И правда, мы вспомнили, как через некоторое время в свежепобеленный и заново окрашенный флигель переезжала детсадовская младшая группа.
— Это вот — тоже от неё, — показала тётя Фрося на огромный фикус в углу зала.
Меня полоснула мысль: вот как устроено в мире — уж сколько лет человека нет, а цветок, посаженный им, всё живет.
Снова, в который уж раз, заговорили об Анастасии Фёдоровне. Вспомнили, какие необыкновенно-забавные игры она придумывала. Лично я больше всего любила играть "в мешок". Анастасия Фёдоровна приносила полный мешок игрушек. Мы по очереди подходили к нему, запускали в него руку и вытаскивали что пошлёт судьба. А потом должны были сочинить и рассказать об этой игрушке собственную историю. Помню, мне несколько раз подряд попадалась всё одна и та же лиса. Кажется, я рассказала о рыжей больше, чем та сама могла бы поведать о себе, а она как назло лезла ко мне в руки.
— Ну подумай ещё, ну постарайся, — просила, нет — умоляла меня Анастасия Фёдоровна.
Я видела, как у неё на переносице выступала капелька пота, лоб пересекала поперечная морщинка, губы напряжённо шевелились. Она изо всех сил помогала мне думать. Когда я выдавала на-гора очередную невероятную лисью историю, Анастасия Фёдоровна вся расслаблялась, как после тяжёлой физической работы. И каждый раз говорила: "Будешь писателем!". Не сбылись её пророчества. То ли та лукавая лиса перехитрила меня в жизни. То ли просто не случилось больше рядом со мною такого же душевно-щедрого человека, как моя первая в жизни воспитательница.
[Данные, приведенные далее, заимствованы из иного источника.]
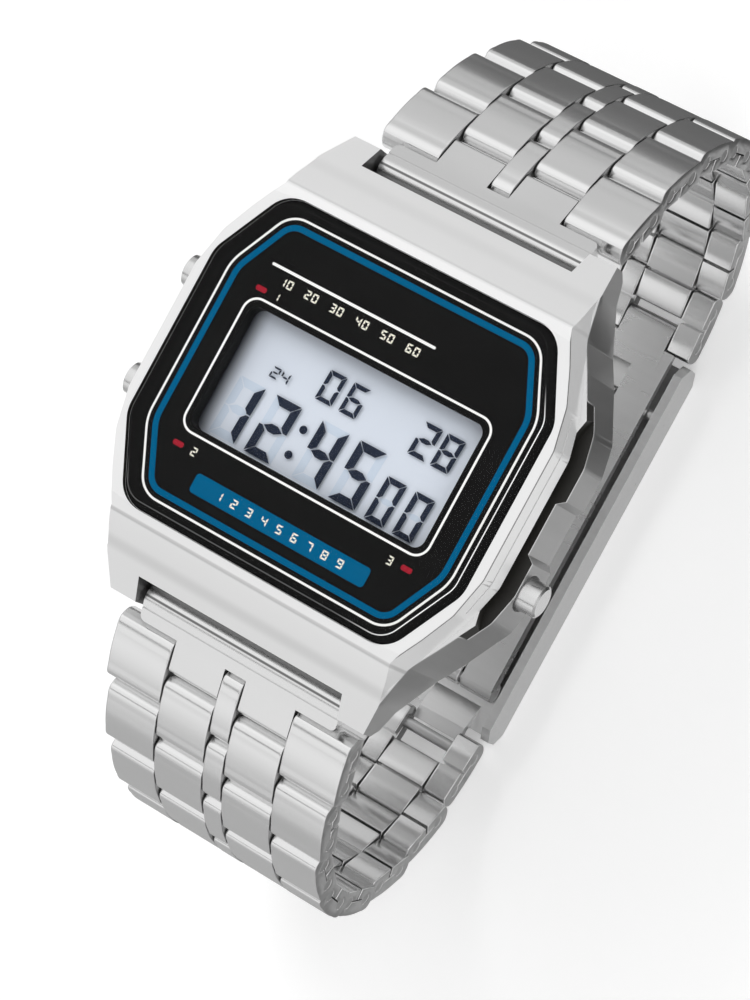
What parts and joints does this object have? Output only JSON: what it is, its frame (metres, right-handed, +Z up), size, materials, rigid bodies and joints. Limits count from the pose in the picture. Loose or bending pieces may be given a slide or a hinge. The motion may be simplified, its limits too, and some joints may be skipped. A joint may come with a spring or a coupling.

Ещё была игра в письма. Игра не по-детски серьёзная. Все мы садились писать своим родным. А так как буквы нам были ещё неведомы, свои письма мы рисовали. Рисунки наши чаще всего отправлялись в конвертах с номерами полевой почты. Если же на адресата приходила похоронка или бумага "без вести", Анастасия Фёдоровна велела нам не верить этому и всё равно писать. "Это ошибка, — убеждала она, — ужасная ошибка!" Неотправленные письма складывались в особый конверт, дожидаясь там, когда "ужасная ошибка раскроется". И ведь случалось — дожидались своего часа! Так было, кстати, с Витьком. На его отца, летчика, пришла похоронка. А через полгода он собственноручно прислал письмо, что был сбит, ранен, партизанил, а теперь вот опять в строевой и снова на самолёте. Ушли тогда все писанные Витьком за последние полгода письма. Правда, потом снова была похоронка. И после уж, сколько ни писал Витёк писем, так и остались они неотправленными.